Due to the aforementioned circumstances, I had missed my exit. I mentioned this to Teen.

“Do we need to turn around?” he asked.

“Nah, it’s a circle. We can to Grandma’s and Grandpa’s this way too.”

But as I mentally mapped the new route, I realized we’d have to cross The Bridge.

“Oh no,” I said. “This way crosses the Dames Point Bridge.”

Teen, who is familiar with my issues, said, “We should turn around.”

“No. I’m not a coward,” I added more glibly than I actually felt. My heart had already started beating faster. Without thought I started tapping the steering wheel, a sure sign of stress.

You can handle this, I told myself and started measuring my breathing. The active control of inhalation and exhalation usually calms me. But the specter of the bridge loomed in my mind.
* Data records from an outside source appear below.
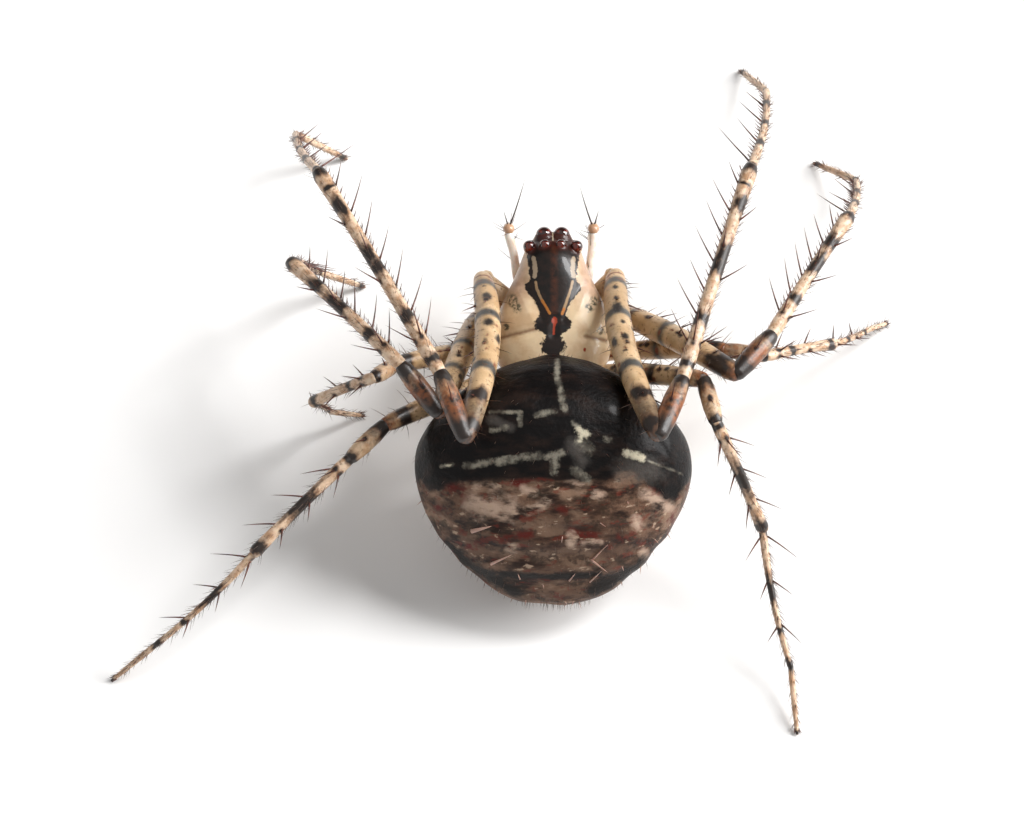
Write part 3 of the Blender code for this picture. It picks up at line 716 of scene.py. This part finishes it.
def buildLeg(side, pair, cuticle, horn, seta):
    line = legLine(side, pair)
    points, faces, marks = [], [], {}
    spines, setae = newHairs(), newHairs()
    rows, sides = leg["rows"], leg["sides"]
    angle = np.linspace(0, fullTurn, sides, endpoint=False)
    ease = 0.5 * (1 + np.sin(np.linspace(-math.pi / 2, math.pi / 2, rows)))
    t = leg["evenness"] * np.linspace(0, 1, rows) + (1 - leg["evenness"]) * ease
    for order, part in enumerate(leg["parts"]):
        start, end = line[order], line[order + 1]
        along, across, up = pieceFrame(start, end, side)
        length = np.linalg.norm(end - start)
        lead = leg["lead"] * min(1, length)
        lift, rear = bowAt(part, pair, length, t)
        middle = start - along * lead + along[None] * ((length + 2 * lead) * t)[:, None]
        middle = middle + up * lift[:, None] - across * rear[:, None]
        ring = up[None] * np.cos(angle)[:, None] + across[None] * np.sin(angle)[:, None]
        points.append(closeGrid(middle[:, None] + ring[None] * radiusAt(part, pair, t)[:, None, None]))
        faces += gridFaces(rows, sides, order * (rows * sides + 2))

        plan = planSpines(part, pair)
        for key, values in paintPart(side, pair, part, length, t, angle, plan).items():
            marks.setdefault(key, []).extend([values, values[:1], values[-1:]])
        piece = {"part": part, "pair": pair, "order": order, "start": start, "along": along,
                 "across": across, "up": up, "length": length}
        for where, turn, size, thick, lean, _ in plan:
            addLegHair(spines, piece, where, turn, size, thick, lean)
        addFineHairs(setae, piece)
    addFoot(spines, line, side)
    name = "leg%d%s" % (pair, side.capitalize())
    stands = ["leg_%d_%s_%s" % (pair, side, part) for part in leg["parts"] if part != "patella"]
    makeMesh(name + "Skin", np.concatenate(points), faces, cuticle,
             {key: np.concatenate(values) for key, values in marks.items()}, stands)
    hairMesh(name + "Spines", spines, horn, sides=6, levels=7, bend=0.1)
    hairMesh(name + "Setae", setae, seta, bend=0.18)


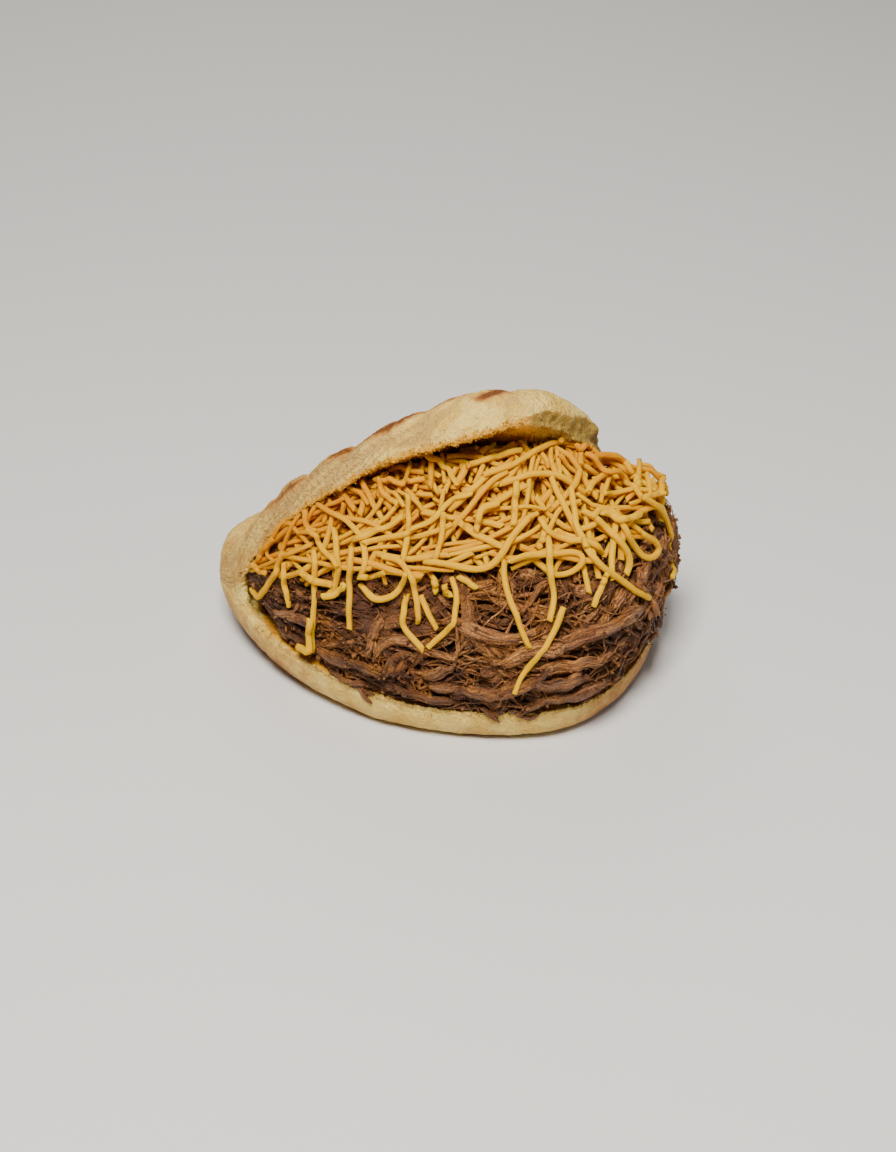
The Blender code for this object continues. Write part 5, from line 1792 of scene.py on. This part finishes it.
class AREPA_OT_stage(bpy.types.Operator):
    """Sets the pale floor, the soft studio light and the camera at the photograph's angle"""
    bl_idname = "arepa.stage"
    bl_label = "Floor, light and camera"

    def execute(self, context):
        looks = context.scene.arepa_looks.stage
        self.floor(looks)
        for name, place, size, tint in LIGHTS:
            self.area(f"{name}_light", place, size, getattr(looks, f"{name}_power"), tint)
        world = bpy.data.worlds.new("studio")
        world.use_nodes = True
        background = world.node_tree.nodes["Background"]
        background.inputs["Color"].default_value = (*SKY_TINT, 1.0)
        background.inputs["Strength"].default_value = looks.sky
        context.scene.world = world
        self.camera(context)
        return {"FINISHED"}

    def floor(self, looks):
        """A large flat square just under the bread."""
        corners = np.array([(-1.0, -1.0, 0.0), (1.0, -1.0, 0.0), (1.0, 1.0, 0.0), (-1.0, 1.0, 0.0)])
        floor = new_object("floor", FLOOR_REACH * corners, [(0, 1, 2, 3)])
        material, shading = new_material("pale_floor", 0.7, 0.2)
        dress(shading, Base_Color=looks.floor_colour)
        floor.data.materials.append(material)

    def area(self, name, place, size, watts, tint):
        """A square light facing the food."""
        light = bpy.data.lights.new(name, "AREA")
        light.size, light.energy, light.color = size, watts, tint
        stand(name, light, place, FOOD_MIDDLE)

    def camera(self, context):
        """The photograph's view: its focal length in pixels gives the lens on a 36 mm long side."""
        data = bpy.data.cameras.new("camera")
        data.sensor_width = FILM_WIDTH
        data.lens = FILM_WIDTH * CAMERA_FOCAL / max(PHOTO_SIZE)
        data.clip_start = 0.01
        context.scene.camera = stand("camera", data, CAMERA_PLACE, CAMERA_TARGET)


class AREPA_PT_panel(bpy.types.Panel):
    """Lists the pieces and their settings"""
    bl_label = "Stuffed arepa"
    bl_idname = "AREPA_PT_panel"
    bl_space_type = "VIEW_3D"
    bl_region_type = "UI"
    bl_category = "Arepa"

    def draw(self, context):
        looks = context.scene.arepa_looks
        for operator, settings in (("arepa.bread", looks.bread), ("arepa.beef", looks.beef),
                                   ("arepa.cheese", looks.cheese), ("arepa.stage", looks.stage)):
            box = self.layout.box()
            box.operator(operator)
            for name in settings.__annotations__:
                box.prop(settings, name)


CLASSES = (BreadLooks, BeefLooks, CheeseLooks, StageLooks, ArepaLooks, AREPA_OT_bread, AREPA_OT_beef,
           AREPA_OT_cheese, AREPA_OT_stage, AREPA_PT_panel)


def register():
    """Adds the classes and the scene's settings."""
    for cls in CLASSES:
        bpy.utils.register_class(cls)
    bpy.types.Scene.arepa_looks = PointerProperty(type=ArepaLooks)


def unregister():
    """Takes them away again."""
    del bpy.types.Scene.arepa_looks
    for cls in reversed(CLASSES):
        bpy.utils.unregister_class(cls)


def main():
    """Builds the whole scene."""
    register()
    bpy.ops.arepa.stage()
    bpy.ops.arepa.bread()
    bpy.ops.arepa.beef()
    bpy.ops.arepa.cheese()


if __name__ == "__main__":
    main()
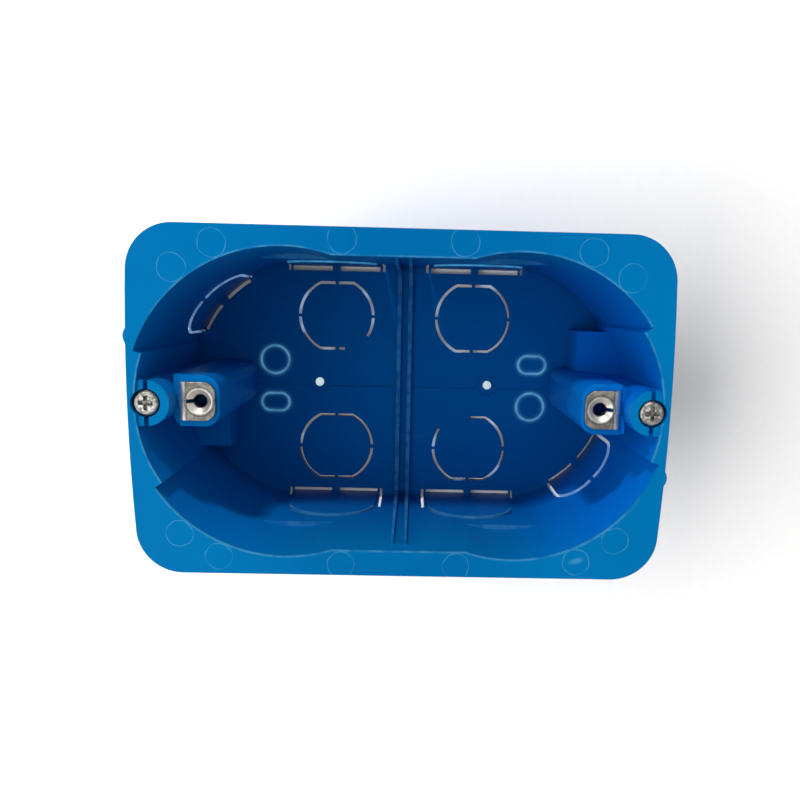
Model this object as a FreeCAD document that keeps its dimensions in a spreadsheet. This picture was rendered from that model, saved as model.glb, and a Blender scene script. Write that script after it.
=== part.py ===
import FreeCAD, Part
import os

import Sketcher

DOCUMENT_NAME = "flush_back_box"
SHEET_NAME = "dim"

# Driving sizes in millimetres and degrees. The box lies on its back: z is 0 at
# the back and box_depth at the front of the flange. X runs along the long side.
# The right-hand end is described; the left-hand end is the same, turned by 180
# degrees about Z.
SIZES = [
    ("box_depth", 50.0, "back of the box to the front of the flange"),
    ("floor_thickness", 2.0, "floor of the box"),
    ("wall", 1.5, "walls, posts and claw pockets"),
    ("round_offset", 23.75, "centre of each round end from the middle"),
    ("mouth_radius", 31.5, "inside radius of a round end at the front"),
    ("mouth_half_height", 30.0, "half the inside height of the straight sides"),
    ("round_draft", 0.86, "draft of the round walls in degrees"),
    ("ledge_depth", 21.0, "front to the crescent ledges"),
    ("flange_half_length", 55.0, "half length of the flange in the middle"),
    ("flange_end_bow", 0.7, "bow of each short edge"),
    ("flange_half_height", 35.5, "half height of the flange"),
    ("flange_corner", 9.5, "corner radius of the flange"),
    ("flange_thickness", 1.6, "thickness of the flange"),
    ("nub_proud", 0.3, "moulding nub on each short edge"),
    ("nub_y", -13.4, "moulding nub of the right-hand edge from the middle"),
    ("nub_half_width", 2.4, "half width of a moulding nub at its root"),
    ("recess_radius", 29.75, "inside radius of the pushed-in end wall"),
    ("recess_start", -19.5, "first flank of the pushed-in wall in degrees"),
    ("recess_end", 33.3, "second flank of the pushed-in wall in degrees"),
    ("pocket_inner_x", 42.5, "inner face of the claw pocket block"),
    ("pocket_side_y", 15.1, "side of the claw pocket block"),
    ("pocket_height", 15.0, "top of the claw pocket block above the back"),
    ("post_inner_x", 37.9, "inner face of the post"),
    ("post_outer_x", 47.6, "outer face of the post"),
    ("post_half_width", 5.35, "half width of the post"),
    ("post_corner", 3.2, "rounded inner corners of the post"),
    ("post_outer_corner", 1.8, "rounded outer corner beside the claw pocket"),
    ("post_step_depth", 1.2, "step in the post outside the insert"),
    ("post_top_depth", 5.6, "front to the top of the post"),
    ("post_core_depth", 17.0, "front to the top of the post's hollow"),
    ("screw_x", 51.5, "claw screw from the middle"),
    ("channel_radius", 3.2, "channel that the claw's eye runs in"),
    ("channel_flare", 1.0, "bevel at the channel's outer mouth"),
    ("boss_top_depth", 0.7, "front to the top of the screw boss"),
    ("boss_depth", 8.0, "front to the underside of the screw boss"),
    ("boss_slit", 0.9, "slit on both sides of the screw head"),
    ("boss_slit_depth", 6.0, "depth of the slits"),
    ("head_clearance", 0.3, "gap around the screw head"),
    ("screw_clearance", 0.25, "gap around the screw in its boss"),
    ("head_radius", 2.6, "claw screw head"),
    ("head_height", 2.0, "claw screw head"),
    ("head_bevel", 0.4, "bevel of the screw head"),
    ("head_top_depth", 0.5, "front to the top of the screw head"),
    ("drive_width", 0.75, "cross recess in the screw head"),
    ("drive_length", 2.9, "cross recess in the screw head"),
    ("drive_depth", 1.0, "cross recess in the screw head"),
    ("screw_radius", 1.5, "claw screw"),
    ("screw_end", 1.2, "end of the claw screw above the back"),
    ("screw_point", 0.5, "bevel at the end of the screw"),
    ("claw_bottom", 3.0, "lower edge of the claw above the back"),
    ("claw_height", 8.0, "height of the claw's eye"),
    ("claw_arm_drop", 1.0, "claw's arm below the top of its eye, between the teeth"),
    ("claw_sheet", 1.0, "thickness of the claw's sheet"),
    ("claw_fit", 0.08, "gap between the claw's eye and the screw"),
    ("claw_gap", 0.3, "gap between the claw's arm and the recess"),
    ("claw_root_angle", 7.2, "start of the arm's inner face in degrees"),
    ("claw_root_outer_angle", 6.4, "start of the arm's outer face in degrees"),
    ("claw_root_far", 1.1, "far end of the arm's root from the screw's axis"),
    ("claw_root_near", 0.4, "near end of the arm's root from the screw's axis"),
    ("claw_tip_angle", 28.5, "end of the claw's arm in degrees"),
    ("claw_tooth", 2.2, "depth of the notch between the claw's teeth"),
    ("claw_tooth_width", 2.6, "width of a claw tooth"),
    ("hole_x", 41.75, "device screw hole from the middle"),
    ("hole_radius", 1.4, "device screw hole"),
    ("collar_radius", 2.15, "collar around the device screw hole"),
    ("collar_length", 1.4, "collar below the insert's plate"),
    ("dish_depth", 1.1, "dish around the device screw hole"),
    ("insert_sheet", 1.2, "thickness of the insert's sheet"),
    ("insert_inner_x", 38.5, "inner edge of the insert"),
    ("insert_outer_x", 46.12, "outer face of the insert's leg"),
    ("insert_half_width", 4.05, "half width of the insert"),
    ("insert_corner", 2.4, "rounded inner corners of the insert"),
    ("insert_leg", 6.5, "leg of the insert below its plate"),
    ("insert_bend", 1.4, "outside radius of the insert's fold"),
    ("insert_slit", 0.75, "slit beside the device screw hole"),
    ("insert_slit_reach", 2.7, "end of the slit from the hole's centre"),
    ("insert_fit", 0.06, "gap between the insert's leg and its slot"),
    ("post_hole_gap", 0.4, "gap around the insert's collar"),
    ("post_hole_depth", 7.5, "hole in the post below the insert"),
    ("rib_gap", 1.8, "gap between the two divider ribs"),
    ("rib_width", 1.0, "width of a divider rib"),
    ("rib_height", 1.2, "height of a divider rib on the floor"),
    ("rib_reach", 1.5, "reach of a divider rib from the wall"),
    ("rib_draft", 0.3, "draft of a divider rib on the wall in degrees"),
    ("rib_top_depth", 4.6, "front to the top of the divider ribs"),
    ("band_width", 2.1, "shallow groove along the middle of the floor"),
    ("band_depth", 0.25, "depth of the groove"),
    ("gate_x", 21.9, "gate mark from the middle"),
    ("gate_recess_radius", 2.7, "recess around the gate mark"),
    ("gate_recess_depth", 0.45, "depth of the recess"),
    ("gate_radius", 1.1, "gate mark"),
    ("gate_height", 0.35, "gate mark above the floor"),
    ("slit", 0.72, "width of the knockout slits"),
    ("floor_knockout_x", 17.55, "floor knockout from the middle"),
    ("floor_knockout_y", 17.1, "floor knockout from the middle"),
    ("floor_knockout_radius", 9.74, "outer edge of the slit"),
    ("floor_knockout_half_height", 8.75, "outer edge of the slit at the flats"),
    ("floor_bridge", 0.75, "bridges of the floor knockouts"),
    ("short_arc_angle", 33.0, "end of the short slit in the closed quarter in degrees"),
    ("short_flat_start", 0.5, "near end of the left upper knockout's extra slit"),
    ("short_flat_end", 2.1, "far end of the left upper knockout's extra slit"),
    ("knockout_step", 0.35, "wall knockouts inward of the wall"),
    ("edge_slit", 1.2, "slit between floor and wall knockout"),
    ("edge_slit_start", 6.5, "first end of the floor slit"),
    ("edge_slit_end", 28.9, "second end of the floor slit"),
    ("edge_bridge", 1.9, "bridge of the floor slit"),
    ("side_knockout_x", 17.5, "wall knockout from the middle"),
    ("side_inner_x", 5.55, "inner side slit of the wall knockout"),
    ("side_inner_top", 15.0, "top of the inner side slit above the back"),
    ("side_outer_x", 29.65, "outer side slit of the wall knockout"),
    ("side_outer_top", 4.2, "top of the outer side slit above the back"),
    ("side_arc_radius", 11.65, "outer edge of the arc slit"),
    ("side_arc_height", 13.0, "centre of the arc slit above the back"),
    ("side_arc_start", 17.0, "outer end of the arc slit in degrees"),
    ("side_arc_end", 165.0, "inner end of the arc slit in degrees"),
    ("side_bridge", 1.0, "bridge of the arc slit"),
    ("corner_direction", -41.6, "corner knockout in degrees"),
    ("corner_half_angle", 16.5, "half of the corner knockout's floor slits"),
    ("corner_bridge_angle", 2.15, "half of the corner knockout's floor bridge"),
    ("corner_half_width", 9.7, "outer edge of the corner knockout's side slits"),
    ("corner_edge_slit", 1.05, "slit between floor and corner knockout"),
    ("corner_top", 20.5, "outer edge of the top slit above the back"),
    ("corner_round", 8.0, "rounded corners of the top slit"),
]

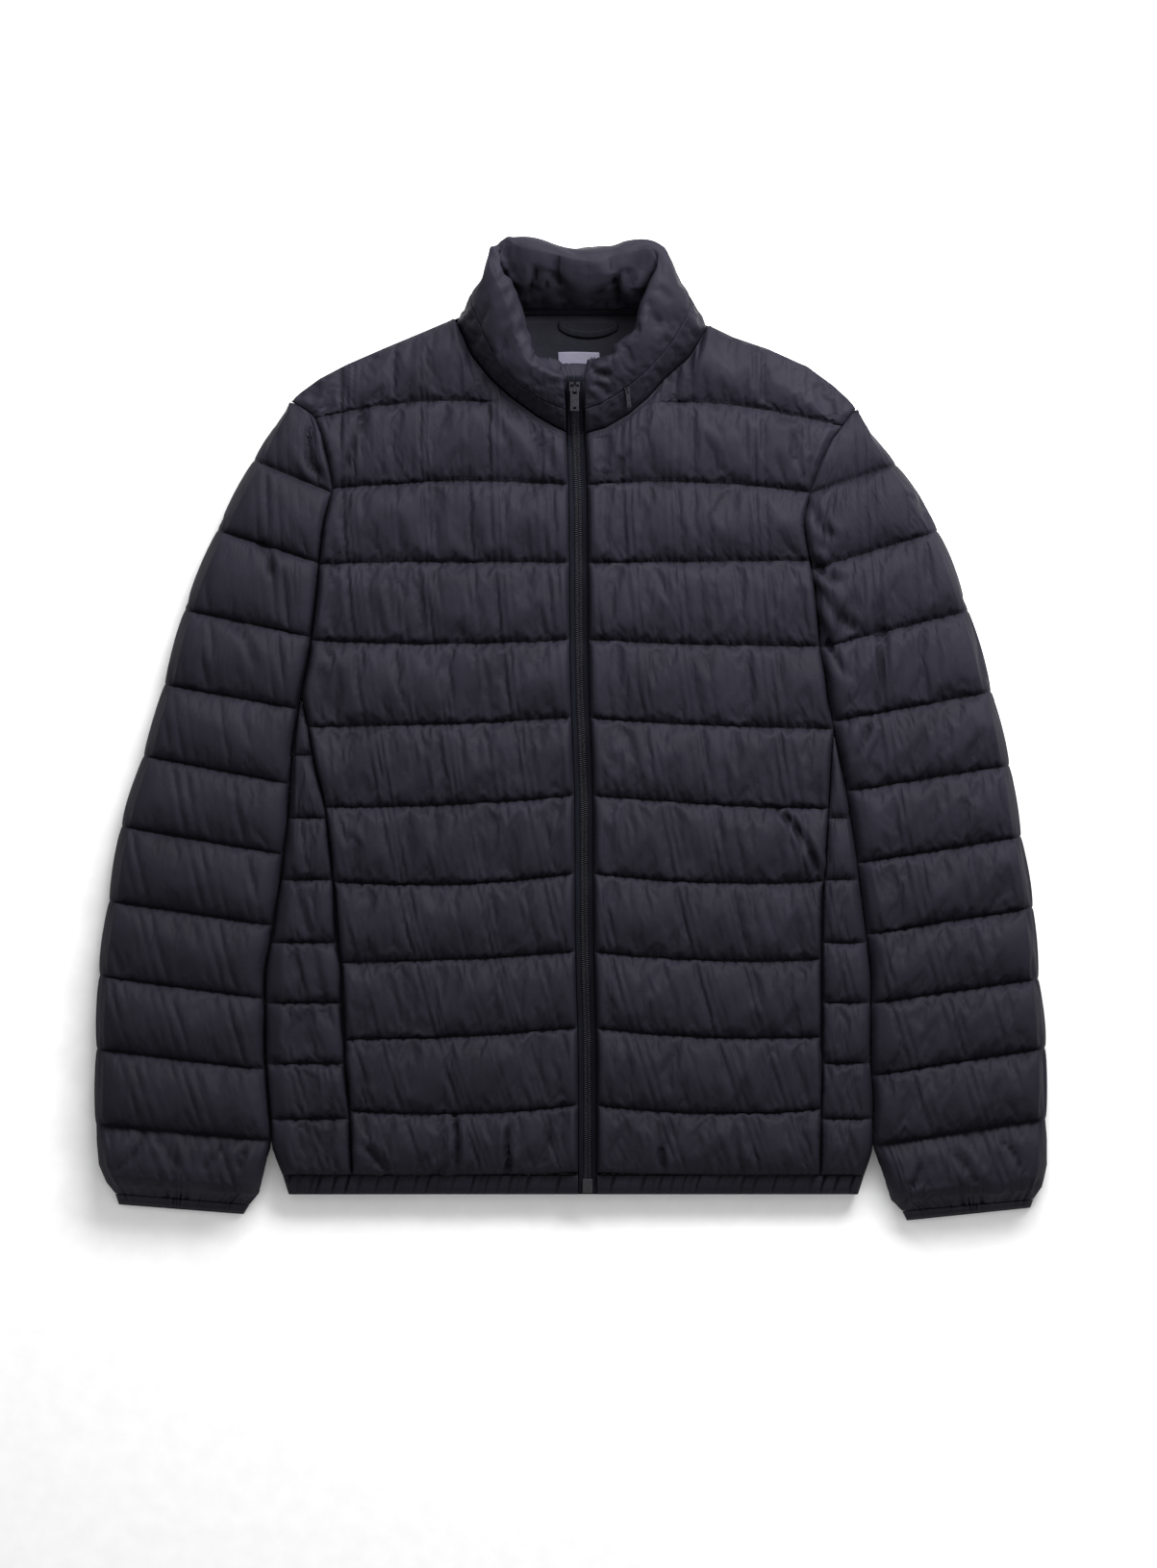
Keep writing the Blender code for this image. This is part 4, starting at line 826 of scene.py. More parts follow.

The Dames Point stretches more than ten thousand feet over the St. John’s River. It’s clearance is 174 feet, more than a seventeen story building. Here’s a picture of a full-size cruise ship passing under its peak.

dames point bridge

As the last exit approached, I considered turning around. That’s ridiculous. You would be so late getting to Mom’s and Dad’s. You can do this. But already the roots of fear had grown from my mind to my limbs. I took a deep breath, forcing air into my lungs, and peeled my fingers from the wheel. I exhaled and loosely curled them back into place. When I reached the base of the bridge, I fought the urge to slam on the brakes and knock the car into reverse. Truly, the only thing that stopped me was the knowledge of how dangerous such a move would be.

“Hey, Tot,” I called to the backseat. “Let’s say your verses.”

Tot’s been memorizing verses, and so far that summer he’d learned five. He joyfully joined me in reciting them one by one. Slowly, I climbed. My speed was about forty, but we were making forward progress. I was doing it!

After we’d finished Tot’s verses, I launched into my summer verses. Part of my brain was engaged in quoting scripture, but the rest was very, very aware of how high we were and how very, very long a drop to the water would be and how very, very many cars crowded past me. I tried regulating my breathing and focusing on the words; we inched upwards.

“Romans 12:2,” I uttered and faltered. I couldn’t remember a single word of that verse. I mentally grasped for syllables I could cling to, but there was nothing. That verse and all other active knowledge I had was gone. I sat shaking, terrified, aware of the danger of stopping the car, but unable to avoid that inevitable outcome. Images of my children and I trapped up there, waiting for rescue filled my mind.

“Let’s try one of yours, Mommy,” Tot said from the backseat.

“Mommy’s trying, Honey, but I don’t remember it,” I choked back tears, trying to protect him from my fear. He kept talking, but in my state I didn’t register his words. In my mind, the bridge rocketed skyward. My breathing stopped, and I felt my foot ease up on the accelerator.

Then Tot’s voice punctured through my frenzied thoughts, “…become a new person.”

I realized he was quoting one of my verses. My brain jump-started, and the rest of the verse tumbled out. “The old life is gone; a new life has begun! Second Corinthians 5:17,” we finished in unison.

“Thank you, Tot. You did such a good job.” The car had crested the hill, and we headed down. I was still afraid, but the utter terror had passed.

“Wanna say it again?” Tot asked.

“Yes, Honey. I really do.” So he and I recited 2 Corinthians 5:17 all the way down the Dames Point Bridge. I was certainly frazzled when we finally reached my parent’s house, but we’d made it.



  • Your children are listening. I had never taught Tot that verse, but he’d been in the room when I practiced it, picking it up by osmosis. It’s easy to forget that little ears hear both the good and the bad that we say around them.
  • God often uses the little things to reach us. The Holy Spirit used my five-year-old to strengthen me. There were so many other ways God could have encouraged me, but He used the voice of a child.
  • Your children are watching. When we first exited the bridge, I apologized profusely to Teen; I was so ashamed of my behavior. In hindsight, I’m proud. I showed my boys that you should meet your fears head on instead of running from them.
  • God doesn’t always take away the trial. As I mentioned above, there are many ways God could have handled my fear. He could have zapped it away, given me holy boldness. But He didn’t. Instead, He met me in my fear and journeyed through it by my side. He encouraged me like a parent, urging, and showing me that I could do it.
  • Your children are learning. A week or so after we got back from Florida, I found Teen in his room, downloading a Bible Memory App. He excitedly showed me the features and explained why he’d downloaded it. He said the importance of scripture memory had been on his mind for some time, but he hadn’t pursued it. When he had seen how memorized scripture had helped me on the bridge, it had inspired him to make such study a priority.


I’d love to say that experience on the bridge cured me. That I am now free of anxiety, but that’s not the case. God may never heal me of my fears. I don’t mind though because I know that He will guide me through whatever trials may come. “Each time He said, “My grace is all you need. My power works best in weakness.”  So now I am glad to boast of my weaknesses, so that the power of Christ can work through me.” 2 Corinthians 12:9 NLT


Tot’s memory verses came from materials produced by Scripture Memory Fellowship.